TASK DETAILS —
Write out the listing beneath this instruction in its entirety, exactly as it reads.

DATA EXCERPT —
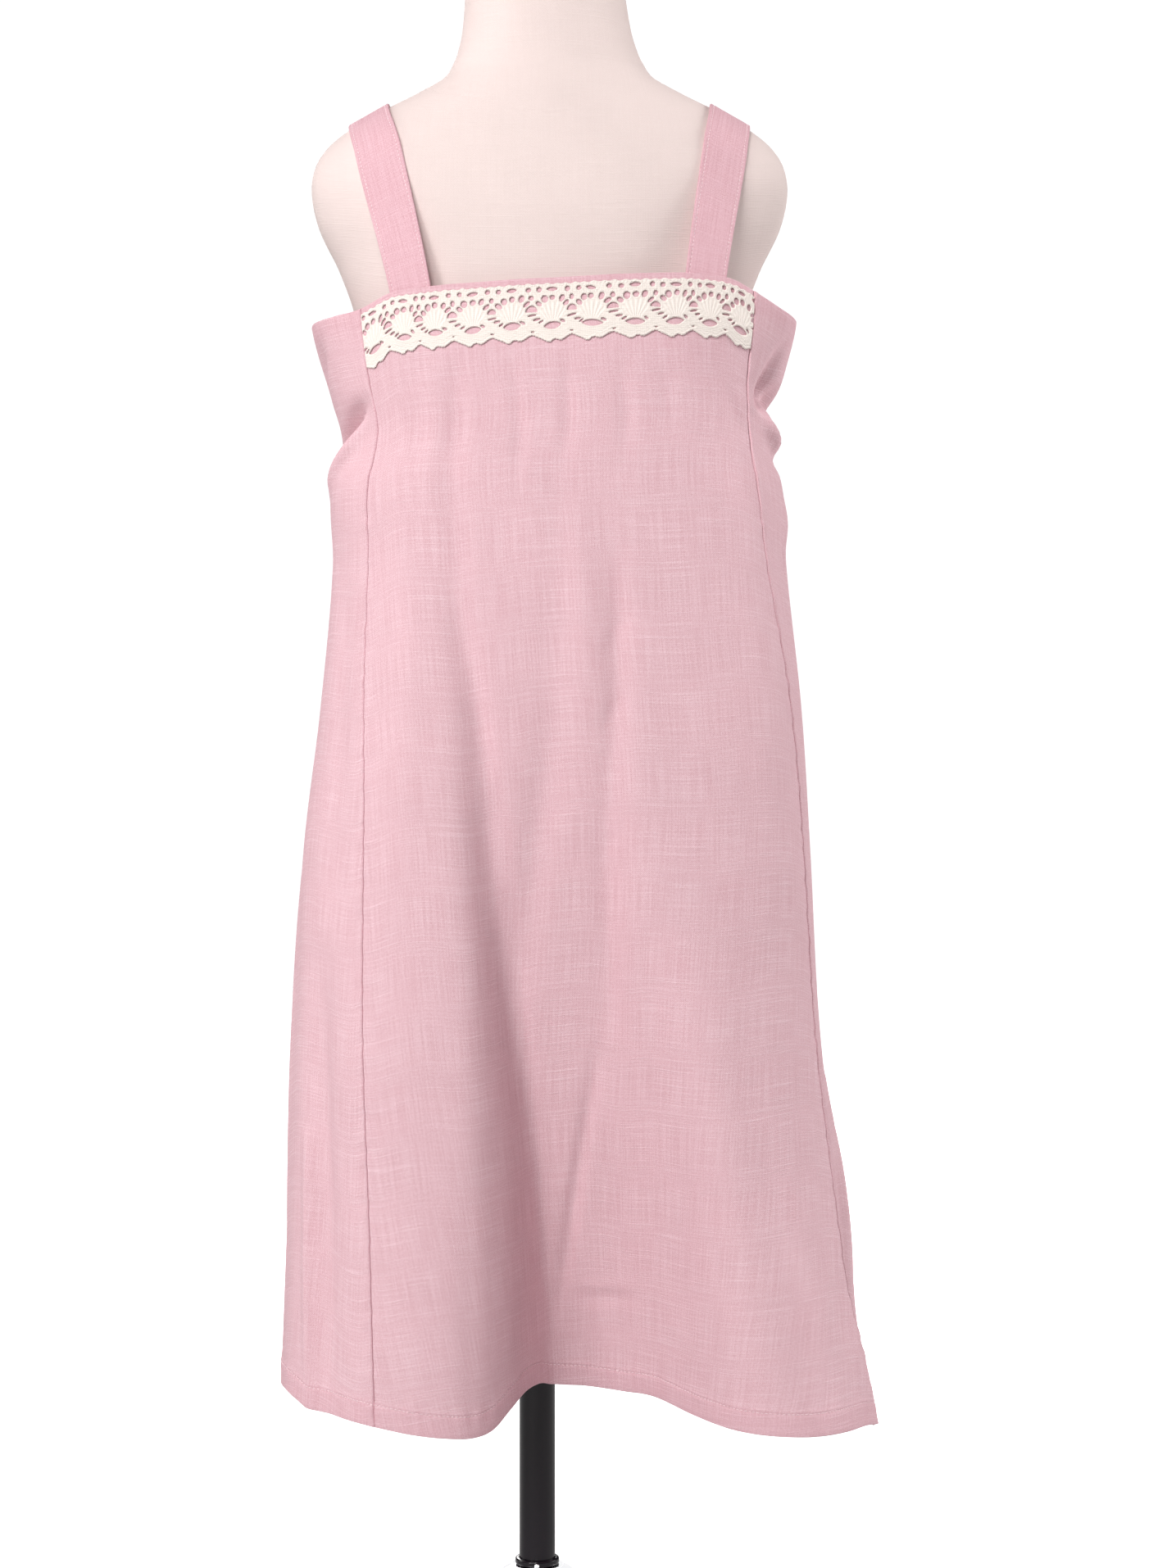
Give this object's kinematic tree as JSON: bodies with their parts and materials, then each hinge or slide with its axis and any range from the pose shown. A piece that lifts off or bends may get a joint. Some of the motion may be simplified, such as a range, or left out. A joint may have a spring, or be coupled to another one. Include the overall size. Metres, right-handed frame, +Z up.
{
  "type": "sarafan dress on a dress form",
  "caption": "Child's strapped sarafan pinafore in pink slub linen with a cream lace band, hanging on a limbless linen-covered dress form with a pole stand.",
  "frame": {"origin": "centre of the base plate's flat underside, on the pole's axis", "axes": "+Z up along the pole, the dress faces -Y, +X is to the viewer's right"},
  "size_m": [0.3393, 0.2242, 0.945],
  "materials": {
    "pink_linen": "matt plain-weave slub linen",
    "cream_lace": "matt cotton bobbin lace",
    "form_cover": "matt linen cover",
    "black_lacquer": "satin black lacquer",
    "bright_steel": "polished"
  },
  "bodies": {
    "root": {"front_panel": "pink_linen", "side_panel_left": "pink_linen", "side_panel_right": "pink_linen", "back_panel": "pink_linen", "strap_left": "pink_linen", "strap_right": "pink_linen", "front_lace": "cream_lace", "form_body": "form_cover", "stand_pole": "black_lacquer", "stand_collar": "black_lacquer", "collar_screw": "bright_steel", "stand_hub": "bright_steel", "stand_plate": "bright_steel"}
  },
  "joints": []
}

OUTPUT OF THE TASK —
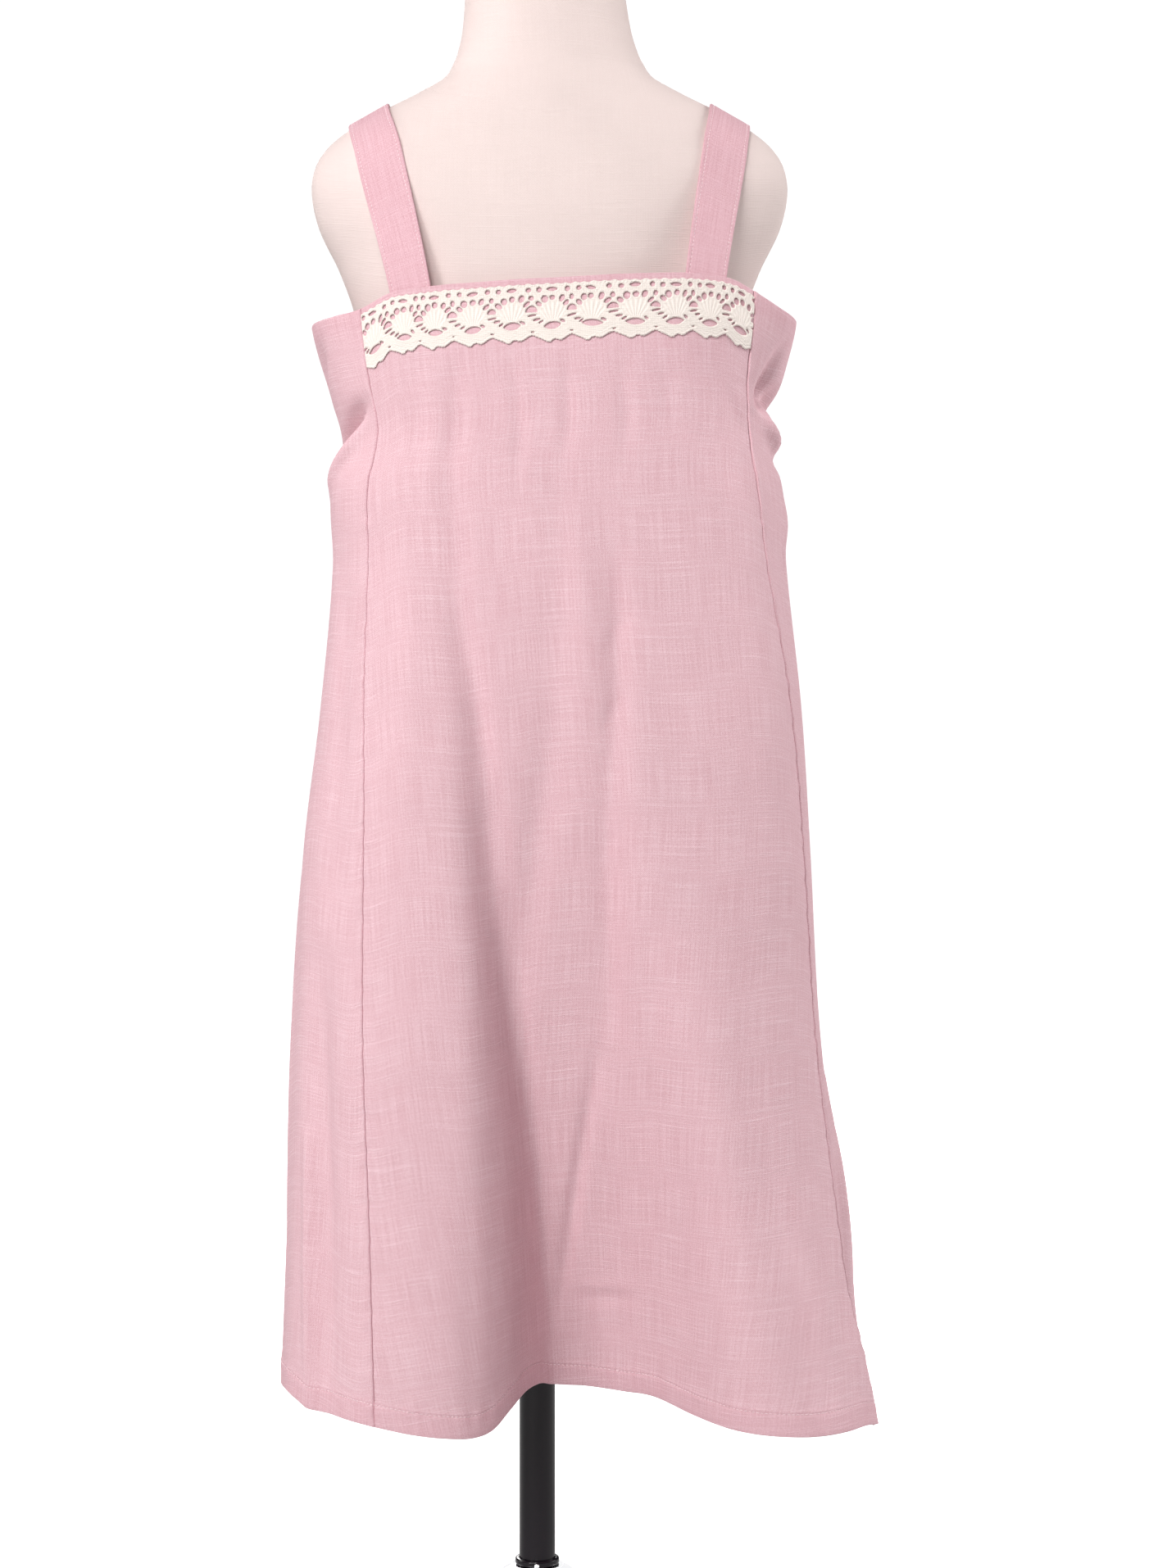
Give this object's kinematic tree as JSON: bodies with their parts and materials, then each hinge or slide with its axis and any range from the pose shown. A piece that lifts off or bends may get a joint. Some of the motion may be simplified, such as a range, or left out. A joint may have a spring, or be coupled to another one. Include the overall size. Metres, right-handed frame, +Z up.
{
  "type": "sarafan dress on a dress form",
  "caption": "Child's strapped sarafan pinafore in pink slub linen with a cream lace band, hanging on a limbless linen-covered dress form with a pole stand.",
  "frame": {"origin": "centre of the base plate's flat underside, on the pole's axis", "axes": "+Z up along the pole, the dress faces -Y, +X is to the viewer's right"},
  "size_m": [0.3393, 0.2242, 0.945],
  "materials": {
    "pink_linen": "matt plain-weave slub linen",
    "cream_lace": "matt cotton bobbin lace",
    "form_cover": "matt linen cover",
    "black_lacquer": "satin black lacquer",
    "bright_steel": "polished"
  },
  "bodies": {
    "root": {"front_panel": "pink_linen", "side_panel_left": "pink_linen", "side_panel_right": "pink_linen", "back_panel": "pink_linen", "strap_left": "pink_linen", "strap_right": "pink_linen", "front_lace": "cream_lace", "form_body": "form_cover", "stand_pole": "black_lacquer", "stand_collar": "black_lacquer", "collar_screw": "bright_steel", "stand_hub": "bright_steel", "stand_plate": "bright_steel"}
  },
  "joints": []
}